Brendan Gisby’s The Bookie’s Runner is a perfect 100 pages – perfect and exactly 100 pages (you don’t see that too often). So, it is a novella, and a eulogy, maybe even an apology for Brendan’s not being able to do more to help his father in troubled times, although he clearly did what he could.

There is nothing extraordinary about the story of this book – millions, even billions, have suffered lives like these, which makes it a universal tale.

What is extraordinary is the writing.  Like the best of French auteur cinema, it is a novella of characters who interact vividly (you can see each one clearly as if on celluloid) in a mildly tragic way.  The tone is lyrical, fluorescent, and its trajectory is literally the dying fall.  We know from the beginning that it is about a man who will be dead by the end of the book.  The question is why.
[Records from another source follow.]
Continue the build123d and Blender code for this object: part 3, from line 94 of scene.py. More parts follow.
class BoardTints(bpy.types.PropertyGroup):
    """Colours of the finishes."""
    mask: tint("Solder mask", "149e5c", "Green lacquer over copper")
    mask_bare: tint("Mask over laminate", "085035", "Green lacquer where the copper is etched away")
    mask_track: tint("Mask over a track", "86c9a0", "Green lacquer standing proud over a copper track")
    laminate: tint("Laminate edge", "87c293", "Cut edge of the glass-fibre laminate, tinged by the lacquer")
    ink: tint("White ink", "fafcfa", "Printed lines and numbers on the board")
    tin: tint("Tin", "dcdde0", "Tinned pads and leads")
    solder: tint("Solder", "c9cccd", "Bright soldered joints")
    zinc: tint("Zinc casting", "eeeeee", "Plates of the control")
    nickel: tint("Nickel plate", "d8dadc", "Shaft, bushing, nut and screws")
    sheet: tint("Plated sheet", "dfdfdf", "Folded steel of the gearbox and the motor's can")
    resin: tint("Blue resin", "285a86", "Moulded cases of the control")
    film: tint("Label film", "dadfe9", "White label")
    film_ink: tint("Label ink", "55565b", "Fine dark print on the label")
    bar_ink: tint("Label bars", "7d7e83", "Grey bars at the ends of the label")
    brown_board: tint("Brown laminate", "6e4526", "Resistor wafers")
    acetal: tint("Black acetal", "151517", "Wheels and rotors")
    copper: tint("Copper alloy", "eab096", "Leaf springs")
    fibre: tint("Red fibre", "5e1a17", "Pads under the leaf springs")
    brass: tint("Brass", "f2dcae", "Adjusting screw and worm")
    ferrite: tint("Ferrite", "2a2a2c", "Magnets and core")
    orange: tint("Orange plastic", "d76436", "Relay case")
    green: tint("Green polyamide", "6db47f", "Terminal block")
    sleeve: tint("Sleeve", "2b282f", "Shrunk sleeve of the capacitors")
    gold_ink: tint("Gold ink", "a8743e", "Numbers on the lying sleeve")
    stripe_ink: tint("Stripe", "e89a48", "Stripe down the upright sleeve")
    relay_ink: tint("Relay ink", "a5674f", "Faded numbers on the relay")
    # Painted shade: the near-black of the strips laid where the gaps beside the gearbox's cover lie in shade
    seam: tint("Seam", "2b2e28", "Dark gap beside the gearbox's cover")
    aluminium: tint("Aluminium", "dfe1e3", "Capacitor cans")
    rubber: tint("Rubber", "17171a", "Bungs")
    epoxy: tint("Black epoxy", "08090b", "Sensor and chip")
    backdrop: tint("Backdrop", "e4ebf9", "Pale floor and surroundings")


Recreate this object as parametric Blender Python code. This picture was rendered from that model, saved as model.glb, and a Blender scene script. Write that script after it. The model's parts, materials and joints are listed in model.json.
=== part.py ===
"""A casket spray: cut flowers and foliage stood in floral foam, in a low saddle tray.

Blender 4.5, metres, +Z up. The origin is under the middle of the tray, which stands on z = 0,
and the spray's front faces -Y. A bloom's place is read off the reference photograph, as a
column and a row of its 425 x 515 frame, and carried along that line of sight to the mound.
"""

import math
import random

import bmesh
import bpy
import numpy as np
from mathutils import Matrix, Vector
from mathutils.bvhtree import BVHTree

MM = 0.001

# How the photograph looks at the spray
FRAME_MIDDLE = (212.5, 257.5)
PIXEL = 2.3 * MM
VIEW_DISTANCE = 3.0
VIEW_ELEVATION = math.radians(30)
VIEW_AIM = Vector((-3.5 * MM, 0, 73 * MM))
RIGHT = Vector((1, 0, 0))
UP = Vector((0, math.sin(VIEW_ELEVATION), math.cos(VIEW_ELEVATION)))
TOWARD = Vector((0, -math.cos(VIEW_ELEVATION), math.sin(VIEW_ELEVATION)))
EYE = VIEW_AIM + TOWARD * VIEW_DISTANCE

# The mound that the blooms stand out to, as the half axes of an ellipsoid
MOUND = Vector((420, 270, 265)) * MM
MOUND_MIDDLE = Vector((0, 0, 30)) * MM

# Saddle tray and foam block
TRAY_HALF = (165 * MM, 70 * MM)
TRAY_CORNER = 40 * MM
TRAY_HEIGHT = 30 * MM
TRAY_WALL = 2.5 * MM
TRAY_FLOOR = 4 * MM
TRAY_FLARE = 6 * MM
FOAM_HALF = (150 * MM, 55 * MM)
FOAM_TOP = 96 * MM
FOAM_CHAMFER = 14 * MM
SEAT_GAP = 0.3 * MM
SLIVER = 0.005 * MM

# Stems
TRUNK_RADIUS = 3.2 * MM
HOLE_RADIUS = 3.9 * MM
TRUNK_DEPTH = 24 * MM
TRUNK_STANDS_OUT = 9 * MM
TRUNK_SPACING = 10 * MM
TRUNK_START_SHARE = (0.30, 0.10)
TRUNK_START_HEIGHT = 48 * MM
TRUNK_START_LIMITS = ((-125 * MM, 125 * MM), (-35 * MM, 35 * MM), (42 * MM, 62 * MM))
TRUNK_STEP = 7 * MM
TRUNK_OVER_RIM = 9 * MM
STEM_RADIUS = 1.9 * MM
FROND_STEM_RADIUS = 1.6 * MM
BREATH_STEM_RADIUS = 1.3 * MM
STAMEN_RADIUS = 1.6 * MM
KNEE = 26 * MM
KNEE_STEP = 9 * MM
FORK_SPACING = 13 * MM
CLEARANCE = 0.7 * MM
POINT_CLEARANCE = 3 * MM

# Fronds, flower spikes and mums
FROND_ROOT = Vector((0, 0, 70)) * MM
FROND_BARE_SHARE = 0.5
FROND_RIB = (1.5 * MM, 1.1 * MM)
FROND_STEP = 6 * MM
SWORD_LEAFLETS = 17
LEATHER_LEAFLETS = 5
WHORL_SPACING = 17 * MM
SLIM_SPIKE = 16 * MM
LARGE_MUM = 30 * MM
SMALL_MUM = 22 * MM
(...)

There is also something extraordinary about the plotting and the rhythm of the piece, something that mesmerises.  The whole book takes place in the space of a short bus journey the author took as a teenager after the funeral of his father on his way to his first day back at school.

It has been compared with Angela’s Ashes, but it is not as grandstanding as that.  It is more like Francoise Sagan‘s Bonjour Tristesse or Elizabeth Smart‘s I Sat Down in Grand Central Station and Wept.

It is too late to read this before Brendan’s Dad died and to put things right, and that would somewhat undermine the point of the book, but there is time yet to read it before you do.  Yes, it is one of those books for sure.